OAKMONT, Pa – Jason Day’s putt skidded by the hole, without even a passing fancy of going in, and he received something he’s not used to: sympathy claps.
That was Friday, when Day battled to a one-under finish despite watching putt after putt breeze past the cup. Another fairway hit. Another green. Another birdie gone begging.
He went through his pre-shot routine, as deliberate as it is unique, visualizing the shot with his eyes fluttering. Casual observers might call it trance-like.
But his visions weren’t materializing.
As he strolled down to the first tee, nine holes into his second round, the sunlight sizzling golden and the tournament getting away from him, Day heard the crowds urging him on.
The Oakmont galleries – if they were Game of Thrones characters, they’d be Iron Born in the Steel City — could feel the best player in the world pressing. They were pushing him to fight through.
“My mindset on the first day was a little — I just felt clouded like I wasn’t sure of the clubs I was hitting,” Day would say.
Then Saturday happened. The No. 1 player in the world watched the morning wave play 18 holes while unsure if he’d make the cut.
When Day finally arrived on the 10th tee at Oakmont to begin his third round, he was 9 shots behind leader Dustin Johnson.
When he stood on the 15th tee, Day was just 5 back after going birdie, par, birdie, birdie, birdie to move to one over for the tournament as his red “-4” blared on the manual scoreboards.

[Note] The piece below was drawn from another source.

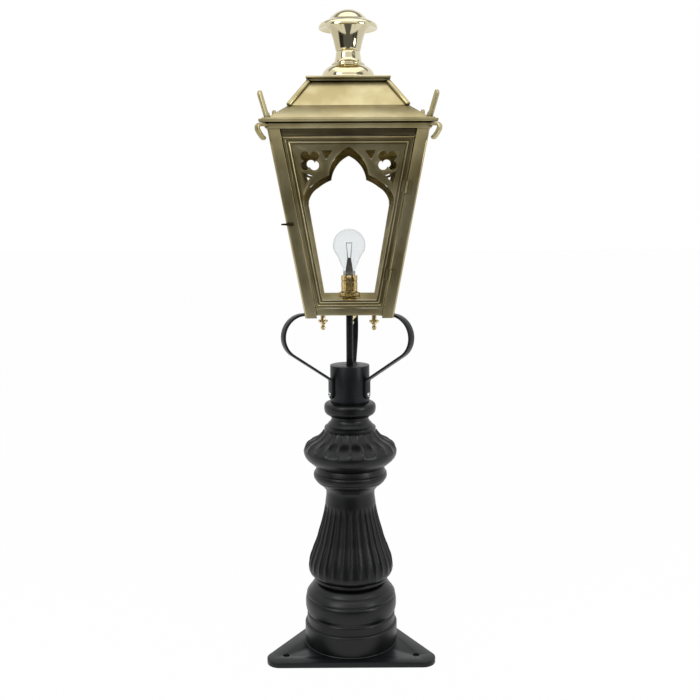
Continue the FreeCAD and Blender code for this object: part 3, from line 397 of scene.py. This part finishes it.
def easedCopy(node, width, angle=30, steps=2):
    # a CAD piece with its edges eased, as folded or filed metal has them
    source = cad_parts[node]
    piece = source.copy()
    piece.data = source.data.copy()
    piece.modifiers.clear()
    bpy.context.collection.objects.link(piece)
    piece.parent = None
    piece.matrix_world = Matrix.Identity(4)
    takeUp(piece)
    startPiece(node + "_eased")
    bpy.ops.object.mode_set(mode="EDIT")
    bpy.ops.mesh.select_all(action="SELECT")
    bpy.ops.mesh.remove_doubles(threshold=touch)
    bpy.ops.mesh.dissolve_limited(angle_limit=math.radians(1))
    bpy.ops.object.mode_set(mode="OBJECT")
    applyModifier(piece, "BEVEL", width=width * mm, segments=steps, limit_method="ANGLE",
                  angle_limit=math.radians(angle), use_clamp_overlap=True)
    bpy.ops.object.shade_smooth_by_angle(angle=math.radians(35))
    return piece


def spread(piece, count, first, material, node):
    # copies round the axis, each with its own mesh
    others = [piece]
    for index in range(1, count):
        other = piece.copy()
        other.data = piece.data.copy()
        bpy.context.collection.objects.link(other)
        others.append(other)
    for index, other in enumerate(others):
        other.matrix_world = Matrix.Rotation(math.radians(first + 360 * index / count), 4, "Z")
        settle(other, material, "lantern", () if index else [node])


# pedestal: three iron castings on their plate

foot = {"segments": 160, "profile": [
    (24.6, 10), (89.4, 10), (89.4, 11.9), (88.6, 12.8), (88.5, 47.6), (84.5, 51.4, 3.9),
    (84.2, 53), (84.4, 65), (82.3, 69.2, 5), (82.6, 71), (84.9, 76), (85.6, 76.3), (87.1, 90, 40),
    (86, 101, 40), (84.4, 103.6), (83.4, 104.4), (84.5, 106.4, 3), (84, 109.6, 3), (82.2, 112.4),
    (79.8, 115.6), (78.2, 117), (76, 118.4), (76.2, 120.4), (73.3, 124.5, -14),
    (69.5, 128.4, -14), (66.4, 130.2), (62.6, 131), (61.6, 132), (61.4, 133.4), (24.6, 133.4)]}
# in the fluted castings, hollows gives how deep a flute is at each height
shaft = {"flutes": 30, "rows": 8, "profile": [
    (34, 133.6), (61.4, 133.6), (62, 134.6), (66.6, 135.4), (70.4, 137.4, 3.4),
    (70.8, 140.6, 3.4), (68.4, 143, 3.4), (66.6, 143.8), (68.6, 144.4), (73.6, 145.6),
    (77.6, 148.6), (80, 154), (80.8, 161), (80.6, 167), (79.8, 173), (77.8, 181), (75, 188),
    (72, 197), (67.1, 209), (64, 218), (61.2, 229), (58.2, 239), (55.4, 249), (52.8, 259),
    (50.6, 269), (48.9, 279), (48.1, 284), (47.6, 288), (45.8, 301), (45.9, 307), (46.6, 312),
    (49.5, 315.2), (50.6, 316.4), (58.9, 324, -16), (63.9, 328.6), (65.4, 330.6), (65.6, 332.4),
    (66.9, 333.4), (69.2, 338.4, 6), (69.2, 342.2, 6), (67.3, 346.6, 6), (66, 347.4), (65.4, 351),
    (63.8, 355.6), (63.3, 356.9), (34, 356.9)],
    "hollows": [(161, 1.8), (167, 3.0), (173, 3.4), (181, 3.4), (188, 3.3),
                (197, 3.2), (209, 3.1), (218, 3.0), (229, 2.9), (239, 2.7), (249, 2.6), (259, 2.5),
                (269, 2.3), (279, 1.4)]}
capital = {"flutes": 22, "rows": 10, "profile": [
    (24.6, 357.1), (63.3, 357.1), (66.9, 359), (71.9, 363), (76.6, 367), (81.3, 371.2), (85, 376),
    (87, 381), (87.8, 386), (87.5, 389), (86.6, 392.5), (85.2, 396), (83, 399.4), (80.2, 402.2),
    (76, 404.8), (71.5, 407), (66.9, 409), (61.5, 412.6), (57, 416.8), (53.4, 421), (50.9, 425),
    (47.2, 426.2), (47.1, 427), (48.2, 428.6), (48.4, 430.5), (48, 432.6), (46.6, 433.8),
    (43.4, 434.6), (43.3, 436.4), (40.4, 440, -14), (36.7, 444, -14), (34.8, 448, -12),
    (35.7, 452), (35.8, 452.8), (41.3, 455.8, 9), (46, 459.4, 9), (48, 464.6, 9), (48, 474.2, 22),
    (44.1, 478.6, 7), (40.3, 480.4), (24.6, 480.4)],
    "hollows": [(392.5, 1.6), (396, 3.4), (399.4, 4.6), (402.2, 5.0), (404.8, 5.0), (407, 4.8),
                (409, 4.5), (412.6, 3.9), (416.8, 3.3), (421, 2.8), (425, 2.4)]}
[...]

A statement had been made: even on the hardest course in the country, with the simmering pressure of the U.S. Open, Jason Day was never out of it.

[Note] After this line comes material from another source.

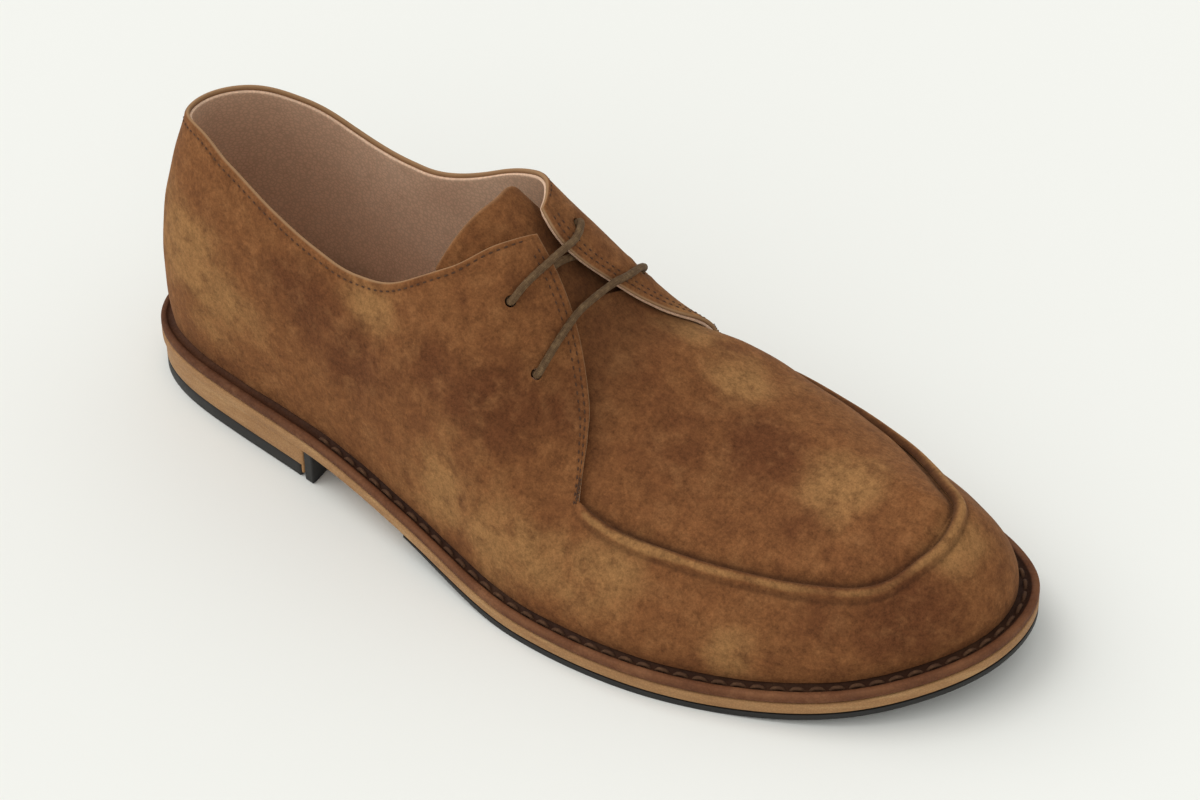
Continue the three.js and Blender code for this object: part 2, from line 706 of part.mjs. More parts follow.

He went out in 31 after a tough-as-nails par save on the 18th.
Dustin Johnson was leaking oil, Lee Westwood has history of major-championship shakiness and Andrew Landry is – wait who?
Day drained lengthy par putts on 1 and 2, (“U.S. Open pars,” as they say around here), but he made a bogey on 3.
Standing in the fairway on the par-5 4th, Day couldn’t see the flag, but decided to play aggressively. He stood behind his ball, shimmied his shoulders, settled in and pured a 4-iron from 260 yards out. It settled within 15 feet of the hole.
He buried the side-winding, downhill putt for eagle, and gave a quick wave to the crowd. He was in the zone. Whispers of a possible 63 — or even 62 — began to percolate.
History will have to wait. Day made one bogey coming in and no more birdies to finish with a four-under 66, matching Branden Grace for lowest third-round score. Day is tied for eighth, but the names above him on the leaderboard have combined to win zero majors.
“I just feel like if I can just put my name up there up on the scoreboard, hopefully they’ll slow down a little bit,” Day said. “I tend to watch the scoreboard a lot. I pretty much watched the scoreboard the whole day. Just seeing those guys just makes me want to chase that score a little bit more. You know obviously to a certain degree where you have to be patient, but I was holing some good putts out there and had some momentum on my side.”
Unlike the players he’s chasing, Day was able to complete his third round, an advantage that wasn’t lost on him.
As he strutted up the brutally difficult par-4 9th, he exclaimed, to no one in particular, “I’m so glad we’re going to finish.”
Shane Lowry, the current leader (five under), will play 22 holes tomorrow in conditions that are unlikely to be any easier than they were on Saturday.
“The harder the better, like a normal U.S. Open should be. I think it’ll be fun for everyone,” Day said.
After an extraordinary third round, Day just might have a blast on Sunday.